Rodney Waldhoff wrote:
On Fri, 13 Dec 2002, Emmanuel Bourg wrote:

Clearly the intention behind deprecating a method or class is to remove
it.

(i) deprecating (with the intention of removing) released classes
The intention is to no longer use it. It *may* be removed at a later date, but that may never happen. That would be debated in another discussion i think.

(ii) adding a new compile-time and run-time dependency to a released component
That's not like re-releasing a component, Commons Collections 2.1 is out and works well as is, with no dependency. On releasing 2.2 it will be easy in the release notes to warn developpers about the new dependency, it already happened for other components.

(iii) changing the originally proposed scope of lang
"(1) Scope of the Package
This proposal is to create a package of Java utility classes for the
classes that are in java.lang's hierarchy, or are considered to be so
standard as to justify existence in java.lang.

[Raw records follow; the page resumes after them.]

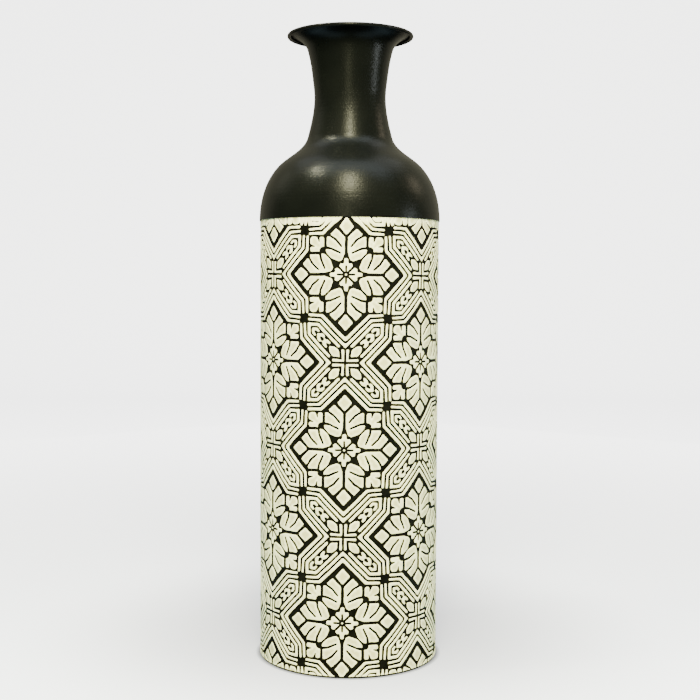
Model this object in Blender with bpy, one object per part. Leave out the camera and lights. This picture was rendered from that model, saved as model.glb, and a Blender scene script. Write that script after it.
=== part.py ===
# A tall floor vase of painted sheet iron. A tube rolled from embossed sheet carries a spun shoulder,
# the shoulder's neck carries a spun mouth with a wired lip, and a pressed pan closes the foot.
# Metres, +Z up. The origin is the centre of the foot, on the plane that the vase stands on.

import math

import bmesh
import bpy

MM = 0.001

# Driving dimensions
BODY_RADIUS = 86.4 * MM       # over the tops of the relief
RELIEF_DEPTH = 0.9 * MM       # how far the pattern is pressed out of the sheet
JOINT_HEIGHT = 421.5 * MM     # lower edge of the shoulder's skirt
WAIST_HEIGHT = 540.0 * MM     # where the mouth slips over the neck
WAIST_RADIUS = 34.5 * MM
TOTAL_HEIGHT = 600.0 * MM     # top of the lip
MOUTH_RADIUS = 60.6 * MM      # over the lip's bead
BEAD_RADIUS = 1.8 * MM        # of the rolled lip, over its sheet
SHEET = 0.45 * MM             # of the tube, the shoulder and the mouth
PAN_SHEET = 0.6 * MM
GAP = 0.3 * MM                # between pieces that touch

# Rolled tube
TUBE_LAP = 9.5 * MM           # height of plain margin that stands inside the skirt
MARGIN_START = 0.3 * MM       # the margin begins this far below the skirt's edge
SEAM_ANGLE = math.radians(90)   # the outer edge of the lap seam, at the back
SEAM_LAP = 8.0 * MM           # how far the sheet's inner end runs on under its outer end
SEAM_JOGGLE = 3.0 * MM        # length of the bend that takes the inner end under
SEAM_EDGE_GAP = 0.5 * MM      # from the outer edge to the end of that bend

# Spun shoulder. Its outer side bends inwards between the skirt and the foot of the neck.
BEND_INSET = 20.9 * MM        # in from the skirt's outer side
BEND_RISE = 54.7 * MM         # above the skirt's lower edge
BEND_LEAN = math.radians(137.8)
NECK_FOOT_OUTSET = 6.2 * MM   # out from the waist
NECK_FOOT_DROP = 37.9 * MM    # below the waist
NECK_FOOT_LEAN = math.radians(104.3)
SKIRT_CLEARANCE = 0.3 * MM    # from the relief's tops to the inside of the skirt
SPIGOT_LENGTH = 8.0 * MM      # of the neck's stepped-in end, inside the mouth

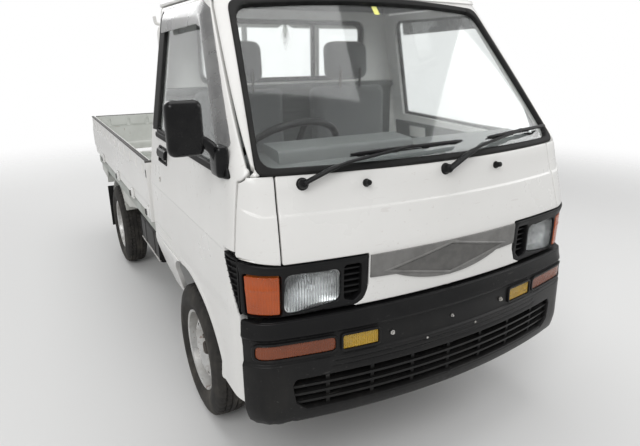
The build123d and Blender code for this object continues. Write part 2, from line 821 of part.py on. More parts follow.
def make_mudguards():
    """Rear wheel guards: an arched sheet over each wheel and the skirts beside it."""
    outer_r, inner_r = 318, 312
    ring = Cylinder(outer_r, 150) - Cylinder(inner_r, 150)
    arch = Pos(575, REAR_AXLE_Y, WHEEL_Z) * Rot(0, 90, 0) * ring
    arch &= block(500, 650, 650, 1350, 440, 597)
    front = across([(180, 611), (180, 600), (462, 536), (642, 536), (680, 611)], 656, 668)
    rear = across([(1598, 611), (1598, 560), (1400, 536), (1358, 536), (1320, 611)], 656, 668)
    front_leg = block(500, 668, 636, 642, 500, 596)
    rear_leg = block(500, 668, 1358, 1364, 500, 596)
    return both(together(arch, front.fuse(front_leg), rear.fuse(rear_leg)))


def make_mud_flaps():
    """Four rubber flaps behind the wheels."""
    front = block(472, 588, -556, -550, 170, 400)
    rear = block(505, 675, 1368, 1374, 160, 470)
    return both(together(front, rear))


def make_fuel_tank():
    """The fuel tank on the right, under the bed's front end."""
    tank = Box(230, 400, 150)
    tank = Pos(-490, -70, 515) * chamfer(tank.edges(), 18)
    seam = block(-612, -370, -276, 136, 452, 456)
    return tank + seam


def make_battery_box():
    """The battery tray on the left."""
    case = block(400, 560, -240, 0, 430, 590)
    tray = block(390, 572, -250, 10, 422, 430)
    return case + tray


def make_engine():
    """The engine with its gearbox, as one plain block of its real size."""
    return block(-195, 195, -980, -430, 262, 610)


def make_rear_axle():
    """The live axle: tube, differential, drums, stubs and the propeller shaft."""
    tube = rod((-520, REAR_AXLE_Y, WHEEL_Z), (520, REAR_AXLE_Y, WHEEL_Z), 34)
    case = rod((-64, REAR_AXLE_Y, WHEEL_Z), (64, REAR_AXLE_Y, WHEEL_Z), 98)
    nose = rod((0, REAR_AXLE_Y, WHEEL_Z), (0, 830, 290), 48)
    shaft = rod((0, 836, 290), (0, -428, 360), 26)
    axle = tube.fuse(case, nose, shaft)
    for side in (-1, 1):
        drum = rod((side * 512, REAR_AXLE_Y, WHEEL_Z), (side * 566, REAR_AXLE_Y, WHEEL_Z), 112)
        stub = rod((side * 560, REAR_AXLE_Y, WHEEL_Z), (side * 614, REAR_AXLE_Y, WHEEL_Z), STUB_R)
        pad_x = (RAIL_IN_X + RAIL_OUT_X) / 2
        pad = block(side * pad_x - 26, side * pad_x + 26, 960, 1040, 236, 262)
        axle = axle.fuse(drum, stub, pad)
    return axle


def make_springs():
    """Rear leaf springs with their hangers, below the rails."""
    leaf = across(
        [(500, 352), (1500, 352, 1000, 205), (1500, 376), (500, 376, 1000, 232)],
        RAIL_IN_X + 5,
        RAIL_OUT_X - 5,
    )
    hangers = [block(RAIL_IN_X + 10, RAIL_OUT_X - 10, y - 16, y + 16, 356, 505) for y in (506, 1494)]
    return both(leaf.fuse(*hangers))


def make_front_suspension():
    """Lower arms, steering rack and the struts' upper mounts."""
    arm = across([(-925, 150), (-925, 164), (-875, 164), (-875, 150)], 205, 500)
    ball = rod((KINGPIN_X, FRONT_AXLE_Y, 148), (KINGPIN_X, FRONT_AXLE_Y, 165), 24)
    brace = rod((440, -900, 157), (315, -1240, 200), 10)
    pivot = block(205, 240, -940, -860, 150, 320)
    link = block(240, 284, -930, -870, 302, 320)
    top = rod((KINGPIN_X, FRONT_AXLE_Y, 632), (KINGPIN_X, FRONT_AXLE_Y, 650), 60)
    rack = rod((-275, -1110, 250), (275, -1110, 250), 20)
    side = arm.fuse(ball, brace, pivot, link)
    return together(both(side), both(top), rack)


def make_knuckle():
    """The left knuckle: upright with its strut, brake disc shield and the wheel's stub."""
    upright_block = block(KINGPIN_X - 18, KINGPIN_X + 22, -925, -875, 170, 360)
    strut = rod((KINGPIN_X, FRONT_AXLE_Y, 350), (KINGPIN_X, FRONT_AXLE_Y, 626), 22)
    spring = rod((KINGPIN_X, FRONT_AXLE_Y, 440), (KINGPIN_X, FRONT_AXLE_Y, 600), 37)
    drum = rod((KINGPIN_X + 18, FRONT_AXLE_Y, WHEEL_Z), (566, FRONT_AXLE_Y, WHEEL_Z), 100)
    stub = rod((560, FRONT_AXLE_Y, WHEEL_Z), (614, FRONT_AXLE_Y, WHEEL_Z), STUB_R)
    arm = rod((KINGPIN_X, FRONT_AXLE_Y, 200), (KINGPIN_X - 60, FRONT_AXLE_Y + 120, 200), 11)
    return upright_block.fuse(strut, spring, drum, stub, arm)


# Wheel sections as (offset outward from the tyre's middle plane, radius).
TYRE_SECTION = [(-50, 158), (-72.5, 212), (-52, WHEEL_Z), (52, WHEEL_Z), (72.5, 212), (50, 158)]
RIM_SECTION = [
    (-57, 157.6),
    (57, 157.6),
    (57, 151),
    (14, 146),
    (30, 98),
    (18, 62),
    (18, STUB_BORE_R),
    (6, STUB_BORE_R),
    (6, 146),
    (-57, 151),
]


def turned(section, side):
    """A section turned about the wheel's axle, on the left (1) or right (-1) side."""
    solid = revolve(outline(section, lambda x, r: (x, 0, r)), axis=Axis.X)
    return solid if side > 0 else mirrored(solid)


def make_tyre():
    """A tyre on its own axis."""
    return turned(TYRE_SECTION, 1)


def make_rim():
    """A pressed steel wheel: its barrel and its dished disc."""
    return turned(RIM_SECTION, 1)


def make_spare():
    """The spare wheel under the bed, lying flat."""
    return [Pos(0, 1290, 480) * Rot(0, 90, 0) * solid for solid in (make_tyre(), make_rim())]


def write(node, shape):
    """Write one node, as its solid or as a set of solids."""
    solids = shape.solids()
    whole = solids[0] if len(solids) == 1 else Compound(children=list(solids))
    export_step(whole, f"parts/{node}.step")


def main():
    """Build and write every node."""
    write("chassis_frame", make_chassis())
    write("cab_floor", make_cab_floor())
    write("cab_shell", make_cab_shell())
    write("front_panels", make_front_panels())
    write("cab_glass", make_cab_glass())
    write("window_rubbers", make_window_rubbers())
    write("lamp_bezels", make_lamp_bezels())
    write("headlamps", make_headlamps())
    write("amber_lamps", make_amber_lamps())
    write("fog_lamps", make_fog_lamps())
    write("front_bumper", make_bumper())
    write("garnish_bar", make_garnish())
    write("wipers", make_wipers())
    write("seats", make_seats())
    write("dashboard", make_dashboard())
    write("cab_controls", make_controls())
    write("steering_wheel", make_steering_wheel())
    write("radiator", make_radiator())
    write("bed_floor", make_bed_floor())
    write("headboard", make_headboard())
    write("tail_panel", make_tail_panel())
    write("tail_lamps", make_tail_lamps())
    write("mudguards", make_mudguards())
    write("mud_flaps", make_mud_flaps())
    write("fuel_tank", make_fuel_tank())
    write("battery_box", make_battery_box())
    write("engine_block", make_engine())
    write("rear_axle", make_rear_axle())
    write("leaf_springs", make_springs())
    write("front_suspension", make_front_suspension())
    write("spare_wheel", Compound(children=make_spare()))
    write("tail_gate", make_tail_gate())

    door, glass, fittings = make_door(), make_door_glass(), make_door_fittings()
    gate, knuckle = make_side_gate(), make_knuckle()
    write("door_left", door)
    write("door_left_glass", glass)
    write("door_left_fittings", fittings)
    write("door_right", mirrored(door))
    write("door_right_glass", mirrored(glass))
    write("door_right_fittings", together(mirrored(fittings), make_mirror()))
    write("side_gate_left", gate)
    write("side_gate_right", mirrored(gate))
    write("knuckle_left", knuckle)
    write("knuckle_right", mirrored(knuckle))

    tyre, rim = make_tyre(), make_rim()
    for end, y in (("front", FRONT_AXLE_Y), ("rear", REAR_AXLE_Y)):
        for side, sign in (("left", 1), ("right", -1)):
            place = Pos(sign * WHEEL_X, y, WHEEL_Z)
            for piece, shape in (("tyre", tyre), ("rim", rim)):
                turned_shape = shape if sign > 0 else mirrored(shape)
                write(f"{piece}_{end}_{side}", place * turned_shape)


main()
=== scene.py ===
"""A used white kei truck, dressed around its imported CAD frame.

The frame faces -Y and its left side is +X. Lengths are in metres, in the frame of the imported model.
"""

import logging
import math
from dataclasses import dataclass
from enum import Enum
from typing import Callable, Iterable, NamedTuple, Optional, Sequence

import bmesh
import bpy
import numpy as np
from mathutils import Matrix, Vector
from mathutils.geometry import delaunay_2d_cdt


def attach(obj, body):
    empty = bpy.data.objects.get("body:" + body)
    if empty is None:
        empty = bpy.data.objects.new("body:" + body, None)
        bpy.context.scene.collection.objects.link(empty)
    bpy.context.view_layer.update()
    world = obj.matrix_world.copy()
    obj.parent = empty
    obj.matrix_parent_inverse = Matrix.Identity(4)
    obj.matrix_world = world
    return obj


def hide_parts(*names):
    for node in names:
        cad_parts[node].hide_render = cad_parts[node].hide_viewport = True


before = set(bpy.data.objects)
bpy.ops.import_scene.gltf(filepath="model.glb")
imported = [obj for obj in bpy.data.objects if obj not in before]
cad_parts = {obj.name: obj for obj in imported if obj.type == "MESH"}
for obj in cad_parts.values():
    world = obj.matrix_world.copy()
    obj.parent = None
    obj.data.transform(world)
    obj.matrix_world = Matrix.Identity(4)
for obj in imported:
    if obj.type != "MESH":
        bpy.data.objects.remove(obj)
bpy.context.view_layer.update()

LOG = logging.getLogger("kei_truck")

Point2 = tuple[float, float]
Steps = Sequence[tuple[float, ...]]
Placer = Callable[[float, float], Vector]
PatternPlace = Callable[[float, float], Point2]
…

The Lang Package
also applies to primitives and arrays."

I admit the scope is very general but Stephen's suggestion still fits the originally proposed scope : functors are low level general elements that would be used in a wide range of applications, it's sensible to place them in [lang].

(iv) reducing the scope of the released collections)
"(1) Scope of the Package
The package will create and maintain a set of collections and
related classes designed to be compatible with the Java Collections
Framework, and to be distributed under the ASF license."

That doesn't reduce anything from the collections' scope. It's not like removing java.util.List support in [collections] to put it in a new [lists] component.